Road-safety advocates will likely continue banging their heads against the walls as police in Cambodia wait until early next year to enforce a new traffic law relating to helmets.

Fines under a yet-to-be passed law will charge drivers and passengers $3.75, about five times the previous cost to offenders.

But police have not yet received definitive orders to resume issuing fines under the current law after the practice stopped during recent election campaigning, said Long Meng Se, Kampong Cham’s provincial traffic police chief.

“Since the election, we have not yet been ordered to fine people on helmet violations,” Meng Se said in an interview yesterday. “It will start again next year.”

Traffic police in every province have been instructed on helmet safety and are educating the public, Meng Se said, but tacking on fines has yet to ramp up.

“We are educating travellers about wearing their helmets while riding,” Meng Se said. “But we do not fine them.”

Kampong Speu provincial traffic police chief Sin Sovannthy yesterday said he is also waiting for orders from higher-ups to begin enforcing helmet fines.
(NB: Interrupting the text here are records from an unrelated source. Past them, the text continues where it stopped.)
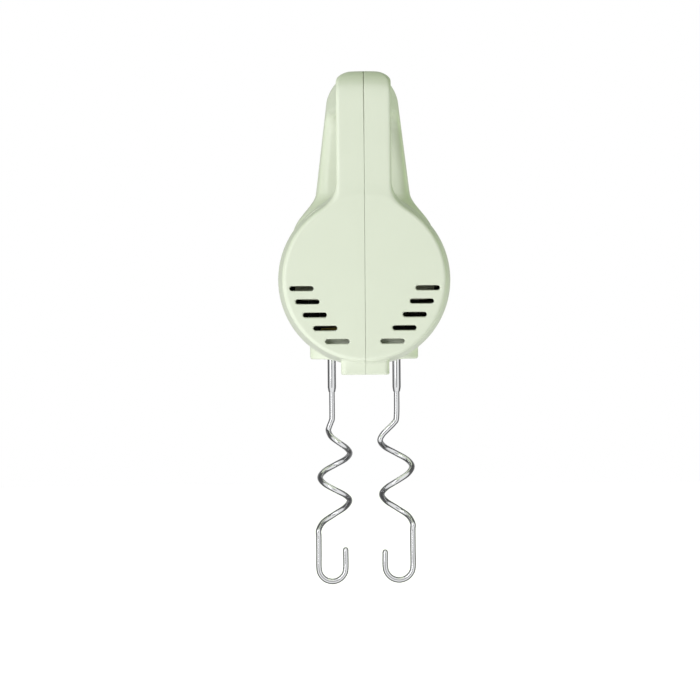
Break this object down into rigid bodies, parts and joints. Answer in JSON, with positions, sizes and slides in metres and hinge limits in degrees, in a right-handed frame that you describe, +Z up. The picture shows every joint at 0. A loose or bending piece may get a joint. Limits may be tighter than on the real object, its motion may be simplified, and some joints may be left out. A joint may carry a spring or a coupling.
{
  "type": "hand mixer",
  "caption": "Electric hand mixer with a loop handle, slotted heel, speed slider, pulse and eject buttons, and twin chrome dough hooks.",
  "frame": {"origin": "centre of the round heel face at the rear end of the motor barrel", "axes": "+Y forwards along the motor barrel to the nose, +Z up from the hooks to the handle, +X to the right as seen from behind"},
  "size_m": [0.0958, 0.1953, 0.2999],
  "materials": {
    "mint_casing": "glossy moulded",
    "white_panel": "satin moulded",
    "grey_controls": "satin moulded",
    "nylon": "moulded",
    "black_plastic": "moulded",
    "steel": "plain",
    "lamination": "stacked sheet",
    "chrome_hooks": "polished",
    "copper": "enamelled copper",
    "bronze": "sintered",
    "carbon": "pressed carbon",
    "rubber": "moulded",
    "live_lead": "insulated wire",
    "neutral_lead": "insulated wire",
    "board": "coated",
    "capacitor": "moulded"
  },
  "bodies": {
    "body": {"casing_left": "mint_casing", "casing_right": "mint_casing", "casing_screw_1": "steel", "casing_screw_2": "steel", "casing_screw_3": "steel", "casing_screw_4": "steel", "casing_screw_5": "steel", "casing_screw_6": "steel", "cord_inlet_grommet": "rubber", "control_panel": "white_panel", "speed_switch": "black_plastic", "turbo_spring": "steel", "turbo_switch": "black_plastic", "eject_spring": "steel", "stator_core": "lamination", "field_coil_upper": "copper", "field_coil_lower": "copper", "rear_bearing": "bronze", "front_bearing": "bronze", "end_bearing": "bronze", "rear_bearing_bracket": "nylon", "brush_holder_left": "bronze", "brush_holder_right": "bronze", "carbon_brush_left": "carbon", "carbon_brush_right": "carbon", "brush_spring_left": "steel", "brush_spring_right": "steel", "stator_screw_left": "steel", "stator_screw_right": "steel", "spindle_bush_left": "bronze", "spindle_bush_right": "bronze", "thrust_washer_left": "steel", "thrust_washer_right": "steel", "gear_frame": "grey_controls", "suppressor_capacitor": "capacitor", "speed_board": "board", "inlet_lead_live": "live_lead", "inlet_lead_neutral": "neutral_lead", "motor_lead": "live_lead"},
    "armature": {"armature_shaft": "steel", "armature_core": "lamination", "armature_winding_rear": "copper", "armature_winding_front": "copper", "commutator": "copper", "cooling_fan": "nylon", "worm": "steel"},
    "spindle_left": {"spindle_gear_left": "nylon", "spindle_circlip_left": "steel"},
    "spindle_right": {"spindle_gear_right": "nylon", "spindle_circlip_right": "steel"},
    "hook_left": {"hook_sleeve_left": "chrome_hooks", "hook_wire_left": "chrome_hooks"},
    "hook_right": {"hook_sleeve_right": "chrome_hooks", "hook_wire_right": "chrome_hooks"},
    "eject": {"eject_button": "mint_casing", "eject_yoke": "nylon"},
    "slider": {"speed_slider": "grey_controls", "slider_contact": "bronze"},
    "turbo": {"turbo_button": "grey_controls"}
  },
  "joints": [
    {"name": "armature_spin", "type": "hinge", "parent": "body", "child": "armature", "pos_m": [0, 0.07, -0.002], "axis": [0, 1, 0], "continuous": true},
    {"name": "spindle_left_spin", "type": "hinge", "parent": "body", "child": "spindle_left", "pos_m": [-0.019, 0.14, -0.002], "axis": [0, 0, 1], "continuous": true},
    {"name": "spindle_right_spin", "type": "hinge", "parent": "body", "child": "spindle_right", "pos_m": [0.019, 0.14, -0.002], "axis": [0, 0, 1], "continuous": true},
    {"name": "hook_left_release", "type": "slide", "parent": "spindle_left", "child": "hook_left", "axis": [0, 0, -1], "range_m": [0, 0.005]},
    {"name": "hook_right_release", "type": "slide", "parent": "spindle_right", "child": "hook_right", "axis": [0, 0, -1], "range_m": [0, 0.005]},
    {"name": "eject_press", "type": "slide", "parent": "body", "child": "eject", "axis": [0, 0, -1], "range_m": [0, 0.005], "stiffness_N_per_m": 400, "springref_m": -0.008, "deforming": ["eject_spring"]},
    {"name": "speed_slide", "type": "slide", "parent": "body", "child": "slider", "axis": [0, 0.9986, 0.0537], "range_m": [0, 0.02]},
    {"name": "turbo_press", "type": "slide", "parent": "body", "child": "turbo", "axis": [0, 0.0537, -0.9986], "range_m": [0, 0.0025], "stiffness_N_per_m": 300, "springref_m": -0.003, "deforming": ["turbo_spring"]}
  ],
  "couplings": [
    {"joint": "spindle_left_spin", "follows": "armature_spin", "ratio": -0.083333},
    {"joint": "spindle_right_spin", "follows": "armature_spin", "ratio": 0.083333},
    {"joint": "hook_left_release", "follows": "eject_press", "ratio": 1},
    {"joint": "hook_right_release", "follows": "eject_press", "ratio": 1}
  ]
}
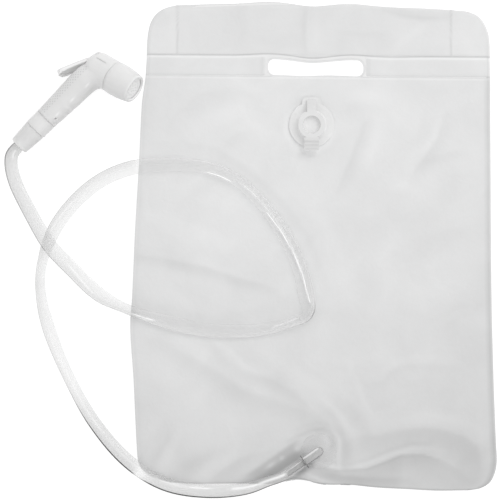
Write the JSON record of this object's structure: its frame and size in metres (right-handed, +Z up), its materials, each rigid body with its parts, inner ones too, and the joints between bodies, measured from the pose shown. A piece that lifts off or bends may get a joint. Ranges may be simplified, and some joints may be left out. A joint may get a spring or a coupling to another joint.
{
  "type": "camp shower bag",
  "caption": "Flat clear film water bag with a filler plug, a bottom outlet and a long hose to a lever-operated spray handset.",
  "frame": {"origin": "centre of the bag's back panel, on the face that it lies on", "axes": "+Z up from the surface the bag lies on, +Y up the bag to its header, +X to the bag's right as its filler valve faces the viewer"},
  "size_m": [0.4233, 0.4199, 0.0436],
  "materials": {
    "film": "clear soft film, slightly matt where it is thin",
    "clear_fitting": "clear soft plastic moulding",
    "clear_hose": "clear glossy tube",
    "milky_plastic": "milky translucent white, satin",
    "white_plastic": "plain white, satin",
    "seal_rubber": "black moulded rubber",
    "spring_steel": "bright drawn wire"
  },
  "bodies": {
    "shower_bag": {"bag_back_panel": "film", "bag_front_panel": "film", "header_liner": "film", "handle_strip": "clear_fitting", "filler_valve": "clear_fitting", "outlet_fitting": "clear_fitting", "hose": "clear_hose", "hose_nut": "milky_plastic", "inlet_connector": "milky_plastic", "inlet_washer": "seal_rubber", "handle_body": "milky_plastic", "nozzle_sleeve": "milky_plastic", "spray_plate": "white_plastic", "spray_plate_gasket": "seal_rubber", "spring_retainer": "white_plastic", "return_spring": "spring_steel", "stem_gland": "white_plastic", "stem_seal_ring": "seal_rubber", "lever_pin": "white_plastic"},
    "plug": {"filler_plug": "clear_fitting"},
    "lever": {"trigger_lever": "milky_plastic"},
    "stem": {"valve_stem": "white_plastic", "valve_washer": "seal_rubber"}
  },
  "joints": [
    {"name": "plug_hinge", "type": "hinge", "parent": "shower_bag", "child": "plug", "pos_m": [-0.0047, 0.1259, 0.00572], "axis": [-1, 0, 0], "range_deg": [0, 135]},
    {"name": "lever_hinge", "type": "hinge", "parent": "shower_bag", "child": "lever", "pos_m": [-0.18633, 0.16349, 0.01447], "axis": [-0.3277, 0.2258, 0.9174], "range_deg": [0, 11], "stiffness_Nm_per_rad": 0.6, "springref_deg": -8.59},
    {"name": "stem_slide", "type": "slide", "parent": "shower_bag", "child": "stem", "axis": [0.7897, -0.4676, 0.3971], "range_m": [0, 0.0019], "deforming": ["return_spring"]}
  ],
  "couplings": [
    {"joint": "stem_slide", "follows": "lever_hinge", "m_per_rad": 0.0095}
  ]
}
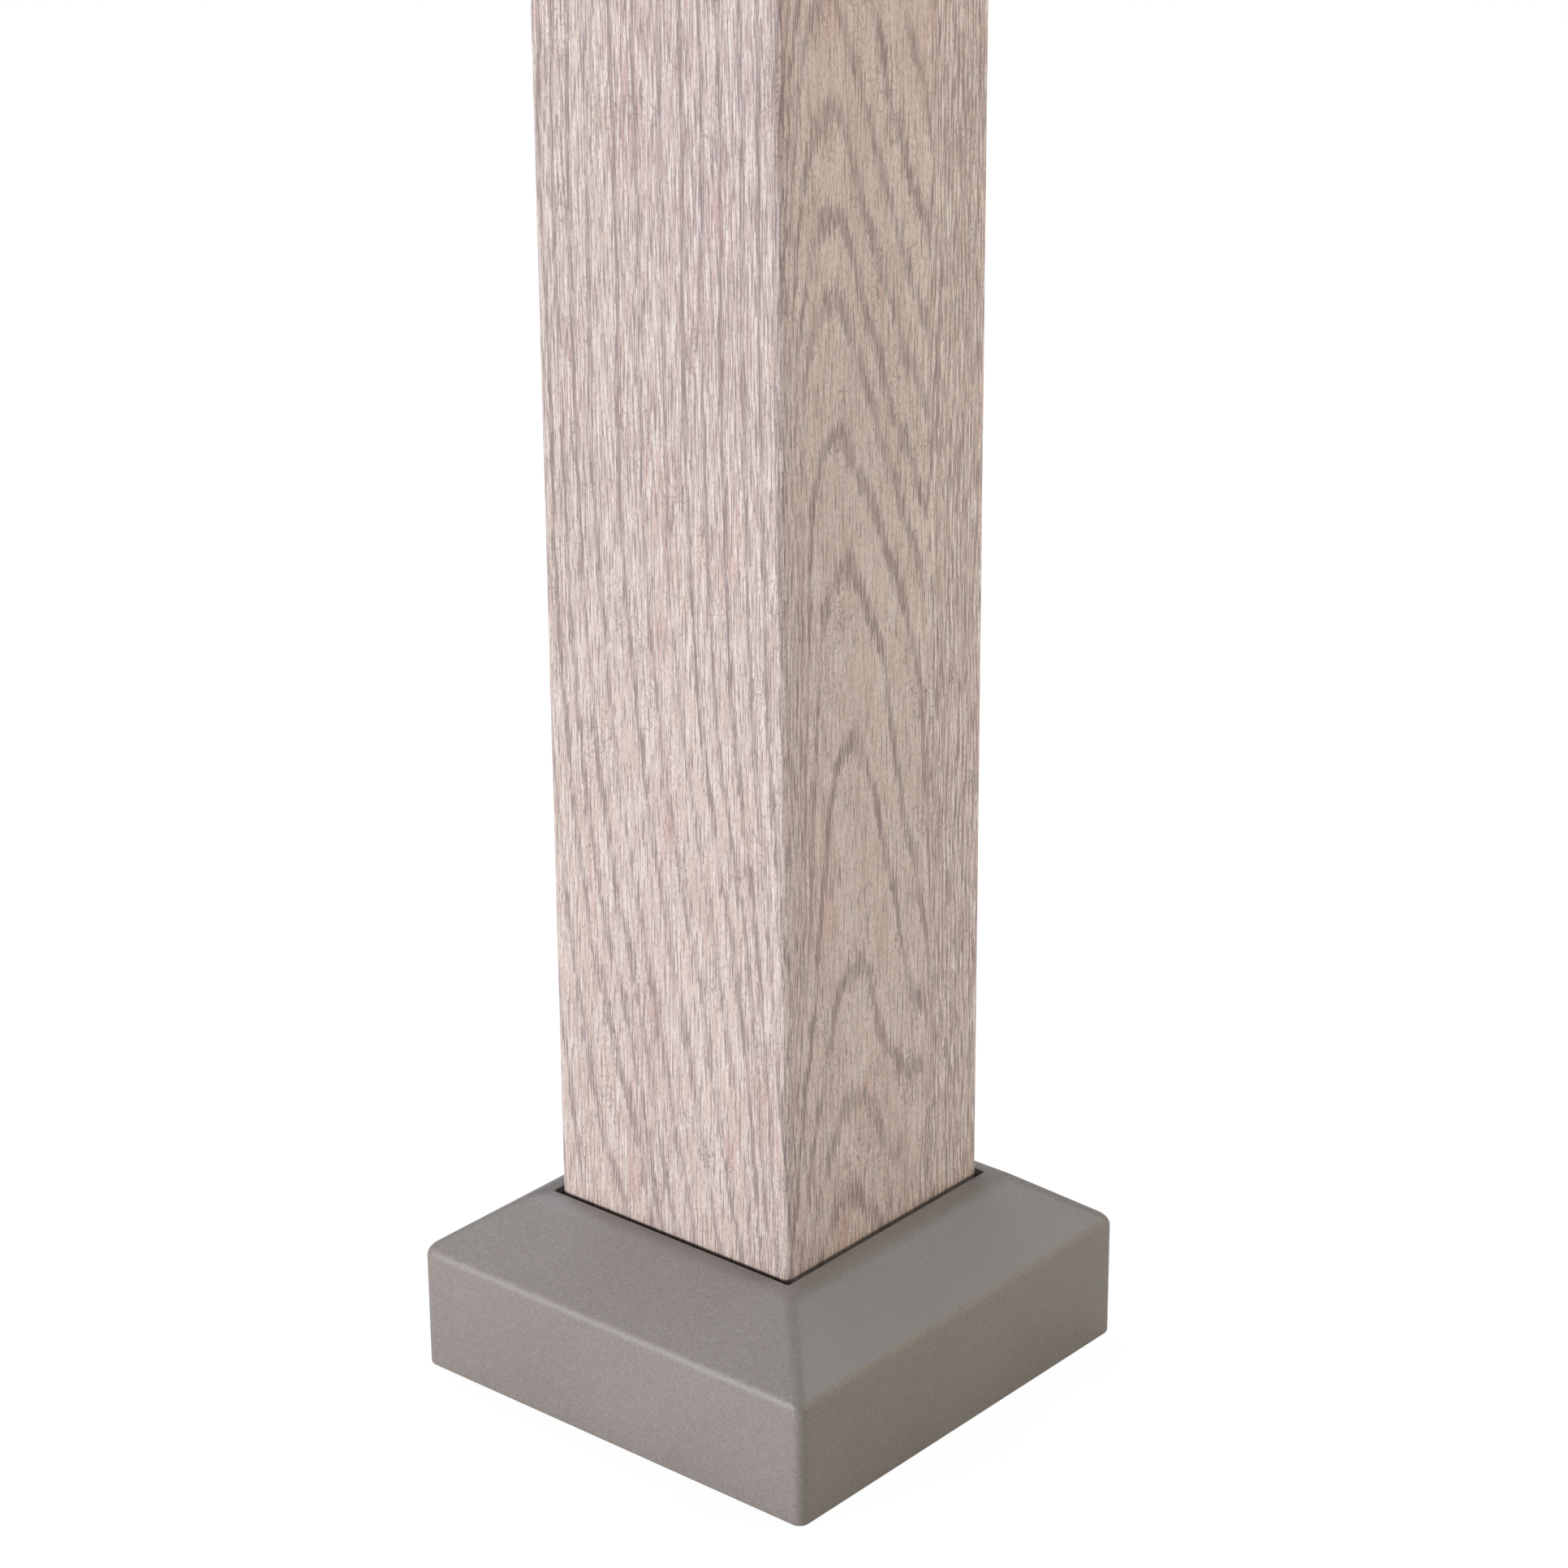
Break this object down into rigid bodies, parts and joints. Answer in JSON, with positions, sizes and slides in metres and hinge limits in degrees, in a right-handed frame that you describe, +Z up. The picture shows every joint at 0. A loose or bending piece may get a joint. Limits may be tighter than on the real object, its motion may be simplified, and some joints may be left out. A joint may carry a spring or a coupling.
{
  "type": "square column post foot with base cover",
  "caption": "Foot of a hollow square column post in a pale limed-oak finish, standing in a taupe base cover with upright walls, sloping sides and a square opening.",
  "frame": {"origin": "on the ground, on the post's centre line, in the middle of the underside", "axes": "+Z up along the post; X and Y square to its faces"},
  "size_m": [0.1676, 0.1676, 1],
  "materials": {
    "woodgrain_aluminium": "satin",
    "taupe_plastic": "satin"
  },
  "bodies": {
    "root": {"post": "woodgrain_aluminium", "base_cover": "taupe_plastic"}
  },
  "joints": []
}
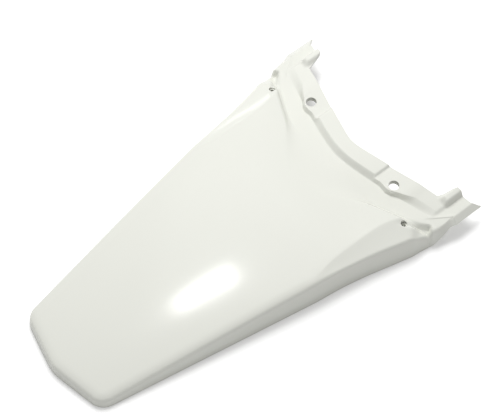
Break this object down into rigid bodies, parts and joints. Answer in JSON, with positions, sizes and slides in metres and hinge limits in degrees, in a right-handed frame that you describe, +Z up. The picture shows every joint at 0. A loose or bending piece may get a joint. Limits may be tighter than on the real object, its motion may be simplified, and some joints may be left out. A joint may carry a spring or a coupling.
{
  "type": "motorcycle tail fairing",
  "caption": "Moulded tail fairing that covers a motorcycle's rear wheel behind the seat, with side scallops, two raised ears and a stepped bolting flange at its front.",
  "frame": {"origin": "midway between the two bolt holes of the front flange, on the flat pads that the bolt heads press on", "axes": "+X forward, towards the motorcycle's front; +Y to its left; +Z up, out of the bolt holes"},
  "size_m": [0.5099, 0.3094, 0.047],
  "materials": {
    "fairing": "glossy off-white, coloured through"
  },
  "bodies": {
    "root": {"tail_fairing": "fairing"}
  },
  "joints": []
}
But in Kampong Speu too, police have embarked on a public awareness campaign, reminding drivers and passengers to wear their helmets.

A similar approach has been taken by Preah Sihanouk provincial traffic police chief Prum Pov, he said, stopping people not wearing helmets without holding them to the fines.

“Even though we do not issue fines, we keep enforcing the law requiring helmets,” Pov said.

Chev Hak, Phnom Penh traffic police chief, declined to comment.

The Ministry of Public Works and Transportation will send the law to the inter-ministry and council ministry for further review, said Pov Maly, deputy director of the ministry’s general department of transportation.

“I cannot assure anyone that this new law will be approved,” Maly said. “But we really want to see it approved as soon as possible.

The first 10 months of 2013 saw 3,609 reported traffic accidents, a decrease of 56 cases, when compared with the same period last year, said Preap Chanvibol, director of the Land Transport Department at the Ministry of Public Works and Transport.

1,589 people died and 3,478 were seriously injured, Chanvibol added.